The North are not stopping to enquire of the constitutionality of this or that of their measures. Their whole conduct and policy is usurpation; and it follows that many of their measures can only be met and counteracted by retaliation. The South have acted upon retaliatory principles repeatedly in the progress of this controversy. Her march into the territory of Kentucky was justified upon these principles. And where can a case be found more urgent for continuing this policy than in Kentucky and Missouri, where the enemy are preparing the most formidable of all their measures against us.?
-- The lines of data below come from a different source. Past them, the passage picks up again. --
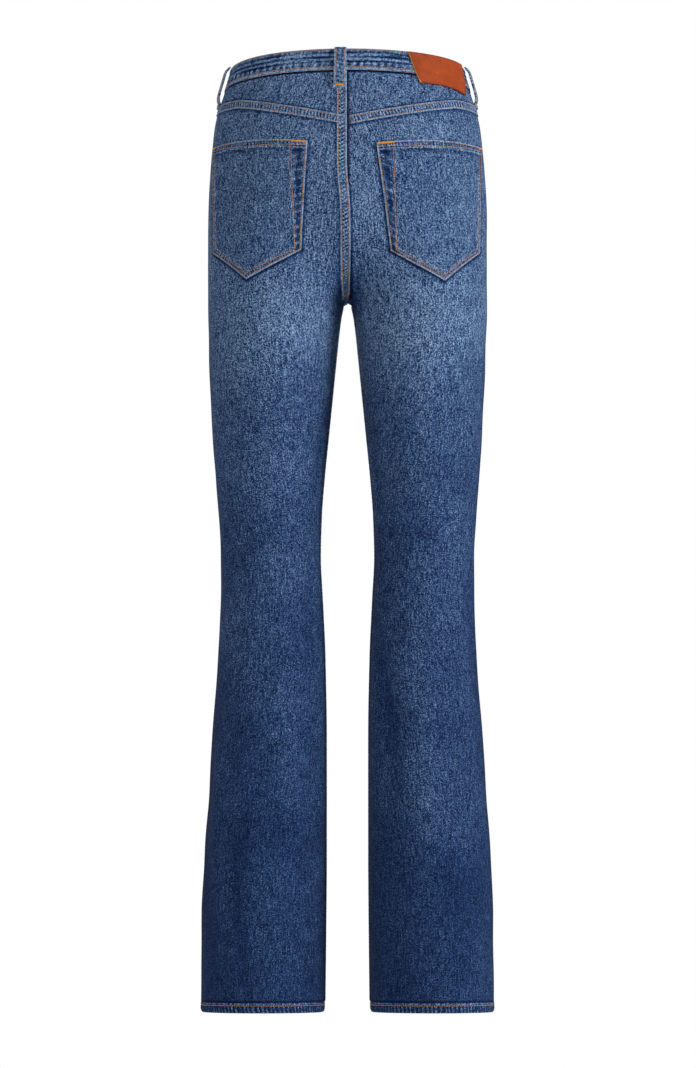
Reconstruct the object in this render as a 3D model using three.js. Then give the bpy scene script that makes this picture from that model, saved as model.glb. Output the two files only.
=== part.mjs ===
// Flared five-pocket jeans, filled out as when worn, with an open waist and open hems.
// Millimetres. +X is the wearer's right, +Y the wearer's front and +Z up.
// The origin is the middle of the waist opening, level with its edge at the side seams.
import * as THREE from "three";

// Cloth
const CLOTH = 1.6;
const FACING_CLOTH = 1.2;
const POCKET_CLOTH = 1.4;
const BAND_CLOTH = 3;
const BAND_PROUD = 0.8;
const LOOP_CLOTH = 2.6;
const LEATHER = 1.6;
const SEAM_GAP = 0.3;
const LAY_ON = 0.5;

// Heights
const CROTCH = -274;
const HEM = -1107;
const HEM_TURN_UP = 10;
const HEM_STEP = 1.5;
const HEM_PROUD = 0.5;
const HEM_INSIDE = 0.9;
const BAND_HEIGHT = 25;
const WAIST_TILT = 11;

// The seat: the centre seams curve from the crotch to upright over these heights
const BACK_FORK_RISE = 110;
const FRONT_FORK_RISE = 90;
const SEAT_MERGE_LOW = CROTCH - 90;
const SEAT_MERGE_HIGH = CROTCH + 130;
const SEAT_MERGE_TURN = 0.4;
const ARCH_DEPTH = 6;
const ARCH_TURN = 0.16;
const HIP_FULLNESS = 0.85;

// Seams
const SIDE_SEAM = 1.03;
const YOKE_MIDDLE = -74;
const YOKE_SIDE = -48;
const YOKE_POINT_X = 128;
const YOKE_HALF_WIDTH = 155;
const PANEL_JOIN = -112;

// Half widths and depths of the filled-out body at each height
const SECTION_COLUMNS = ["height", "outer", "inner", "back", "front"];
const SECTION_ROWS = [
  [15, 135.5, 0, 93, 88.5],
  [0, 138.5, 0, 95, 90],
  [-10, 141, 0, 96.5, 91],
  [-28, 146.5, 0, 99.5, 92.8],
  [-48, 153, 0, 103, 94.5],
  [-68, 157.3, 0, 106.8, 96.2],
  [-92, 160, 0, 111.5, 98],
  [-116, 162.2, 0, 116, 99.8],
  [-151, 164, 0, 121.5, 102],
  [-198, 164.8, 0, 125, 104],
  [-238, 164.9, 1.5, 120.5, 102.5],
  [CROTCH, 164.8, 4.6, 113, 98.7],
  [-293, 164.6, 8.3, 108.5, 95.8],
  [-316, 163.8, 11.2, 103, 92],
  [-340, 163.4, 13.6, 99, 89],
  [-387, 161, 18.3, 92, 84],
  [-434, 158.7, 23, 86, 78.5],
  [-481, 155.2, 27.7, 79, 72],
  [-529, 151.6, 31.3, 72.5, 65.5],
  [-576, 149.3, 32.5, 68.5, 61],
  [-623, 149.3, 30.2, 68.5, 60.5],
  [-694, 151.6, 27, 73, 63.5],
  [-788, 158.7, 25.4, 79.5, 68.5],
  [-859, 163.4, 25.4, 84, 72.5],
  [-930, 168, 25.4, 88, 76],
  [-1013, 171.2, 26, 92, 79],
  [HEM, 171.7, 27, 94, 81],
];

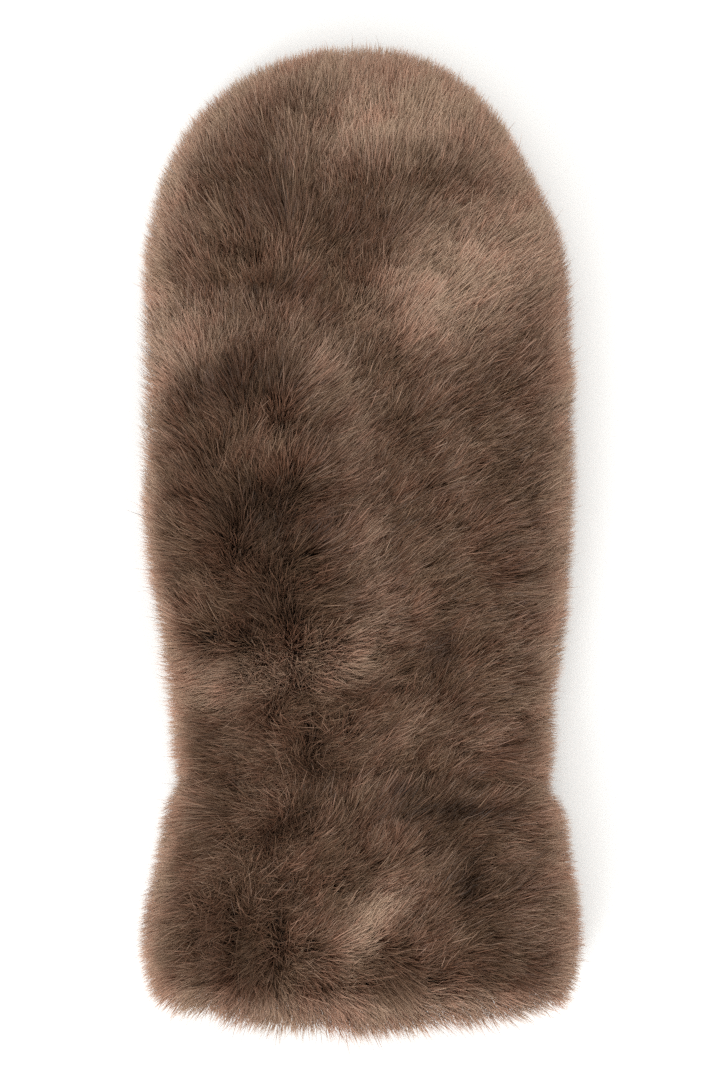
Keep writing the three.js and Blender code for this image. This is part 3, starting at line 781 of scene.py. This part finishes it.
def fur_material(name):
    material = bpy.data.materials.new(name)
    material.use_nodes = True
    nodes, links = material.node_tree.nodes, material.node_tree.links
    shader = nodes["Principled BSDF"]
    shader.inputs["Roughness"].default_value = 0.38
    shader.inputs["Specular IOR Level"].default_value = 0.2
    chart = nodes.new("ShaderNodeUVMap")
    chart.uv_map = "OFBake"
    split = nodes.new("ShaderNodeSeparateXYZ")
    links.new(chart.outputs["UV"], split.inputs["Vector"])
    along = ramp(nodes, (
        (0.0, (0.062, 0.032, 0.019)),
        (0.40, (0.185, 0.101, 0.064)),
        (0.80, (0.340, 0.205, 0.137)),
        (1.0, (0.53, 0.36, 0.245)),
    ))
    # the tone holds each hair's random shade and also the painted sheen, painted shade and painted rim
    # light; the pale, greyer top of this ramp is the colour of the painted sheen and the painted rim light
    shade = ramp(nodes, (
        (0.0, (0.100, 0.090, 0.083)),
        (0.5, (0.420, 0.380, 0.355)),
        (1.0, (1.26, 1.36, 1.46)),
    ))
    bands = nodes.new("ShaderNodeMath")
    bands.operation = "MULTIPLY"
    bands.inputs[1].default_value = DYES
    links.new(split.outputs["Y"], bands.inputs[0])
    up_the_hair = nodes.new("ShaderNodeMath")
    up_the_hair.operation = "FRACT"
    links.new(bands.outputs[0], up_the_hair.inputs[0])
    links.new(up_the_hair.outputs[0], along.inputs["Fac"])
    links.new(split.outputs["X"], shade.inputs["Fac"])
    mix = nodes.new("ShaderNodeMix")
    mix.data_type = "RGBA"
    mix.blend_type = "MULTIPLY"
    mix.inputs["Factor"].default_value = 1.0
    links.new(along.outputs["Color"], mix.inputs["A"])
    links.new(shade.outputs["Color"], mix.inputs["B"])
    dyed = ramp(nodes, (
        (0.0, (1.07, 0.965, 0.94)),
        (1 / 3, (1.0, 1.0, 1.0)),
        (2 / 3, (0.975, 0.995, 0.96)),
    ))
    dyed.color_ramp.interpolation = "CONSTANT"
    links.new(split.outputs["Y"], dyed.inputs["Fac"])
    tint = nodes.new("ShaderNodeMix")
    tint.data_type = "RGBA"
    tint.blend_type = "MULTIPLY"
    tint.inputs["Factor"].default_value = 1.0
    links.new(mix.outputs["Result"], tint.inputs["A"])
    links.new(dyed.outputs["Color"], tint.inputs["B"])
    links.new(tint.outputs["Result"], shader.inputs["Base Color"])
    return material


brown_fur = fur_material("brown_fur")
print("fur material:", brown_fur.name)

# %% [markdown]
# ## The fur of each panel
# The hair is grown panel by panel, from the fingertips down to the hem, so that each piece stays small
# enough to handle. The free fur covers the back and both sides. Underneath, the mitten's own weight has
# pressed it flat, so there it is short and lies along the surface.

# %% Free fur over the back, the sides and the cuff
BLADE_WIDTH = 0.24 * MM
FREE_PILE = PILE + 2.4 * MM  # a few hairs reach the full pile, and most stop short of it
REACH = 7.2 * MM
THIN = 1.0


def side_weight(roots, out):
    """Fewer hairs low at the sides, where they are hidden."""
    return np.clip(1.25 + out[..., 2], 0.35, 1.1)


def dress(name, node, roots, out, comb, rng, pile, reach, seed):
    rim = smooth(1 - out[:, 2], 0.02, 0.28)  # 0 on top, 1 at the sides and the hem
    spine, tuft_tone, dye = grow(roots, out, comb, rim, rng, pile, reach, seed)
    seen = spine[:, 1:].mean(axis=1)  # the outer half of a hair is the part that shows
    # the patch chart's painted sheen and painted shade go into the tone here, and the hairs at the sides
    # and the hem are painted paler by 0.55 of the rim: painted light, as if it shone through the thin
    # fringe at the outline
    tone = 0.48 + spots(seen, SHEEN_AND_SHADE_PATCHES) * (1 - 0.6 * rim) + tuft_tone + 0.55 * rim
    tone += 0.13 * rng.normal(size=len(roots))
    width = BLADE_WIDTH / math.sqrt(THIN) * (1 - 0.3 * rim)
    piece = blades(name, spine, out, width, tone, dye, brown_fur, rng)
    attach(piece, "root")
    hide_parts(node)
    print(name, len(roots), "hairs,", 2 * len(roots), "triangles")
    return piece


def free_fur(name, node, count, at_range, seed):
    roots, out, rng = scatter(
        hand_point, int(count * THIN), at_range, (-0.30 * math.pi, 1.30 * math.pi), seed, side_weight)
    hem = smooth(HEM_Y + 5 * MM - (roots[:, 1] - MIDDLE[1]), 0, 5 * MM)[:, None]
    out = unit(out + hem * np.array([0, -0.9, 0]))
    from_wrist = (roots[:, 1] - MIDDLE[1] - WRIST_Y) / (5 * MM)
    pile = FREE_PILE * (1 - 0.12 * np.exp(-from_wrist ** 2) + spots(roots, TRIMS))
    return dress(name, node, roots, out, comb_at(roots), rng, pile, REACH, seed)


HAIRS = 96000
free_fur("fur_fingertips", "back_panel", HAIRS, (0.02, 0.995), 21)
free_fur("fur_knuckles", "back_panel", HAIRS, (-0.34, 0.02), 22)
free_fur("fur_back_of_hand", "back_panel", HAIRS, (wrist_at, -0.34), 23)
free_fur("fur_cuff", "cuff", HAIRS, (-1.0, wrist_at), 24)


# %% Pressed fur underneath
def pressed_fur(name, node, count, at_range, seed):
    roots, out, rng = scatter(
        hand_point, int(count * THIN), at_range, (1.28 * math.pi, 1.72 * math.pi), seed)
    comb = np.zeros_like(roots)
    comb[:, 0] = 0.7 * (roots[:, 0] - MIDDLE[0]) / HAND_HALF
    comb[:, 1] = 0.8 * np.sign(roots[:, 1] - MIDDLE[1] - WRIST_Y)
    return dress(name, node, roots, out, comb, rng, PRESSED_PILE, 0.8 * REACH, seed)


pressed_fur("fur_palm", "palm_panel", 30000, (wrist_at, 0.98), 25)
pressed_fur("fur_under_cuff", "cuff", 12000, (-1.0, wrist_at), 26)


# %% Fur of the thumb
def thumb_fur(name, node, count, seed):
    roots, out, rng = scatter(
        thumb_point, int(count * THIN), (-0.85, 0.99), (0.45 * math.pi, 2.0 * math.pi), seed)
    x, y = roots[:, 0] - MIDDLE[0], roots[:, 1] - MIDDLE[1]
    outside = roots[:, 2] < palm_height(x, y) - 0.5 * MM
    roots, out = roots[outside], out[outside]
    level = np.hypot(out[:, 0], out[:, 1])
    pile = PRESSED_PILE + (THUMB_SIDE_PILE + 1.5 * MM - PRESSED_PILE) * level ** 2
    comb = np.zeros_like(roots) + np.array([-0.75, 0.45, 0])
    return dress(name, node, roots, out, comb, rng, pile, 0.7 * REACH, seed)


thumb_fur("fur_thumb", "thumb", 30000, 27)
We sincerely trust that the Confederate Government will dismiss all qualms and scruples about the legality of inaugurating a vigorous and decided policy in the quarter in which the North is concentrating forces so great and preparing operations against us so formidable. A foolish qualm and hesitation may in three weeks turn over three-fourths of the Kentucky fighting men into the regiments of the enemy, who might otherwise be enlisted under the flag of the Confederacy.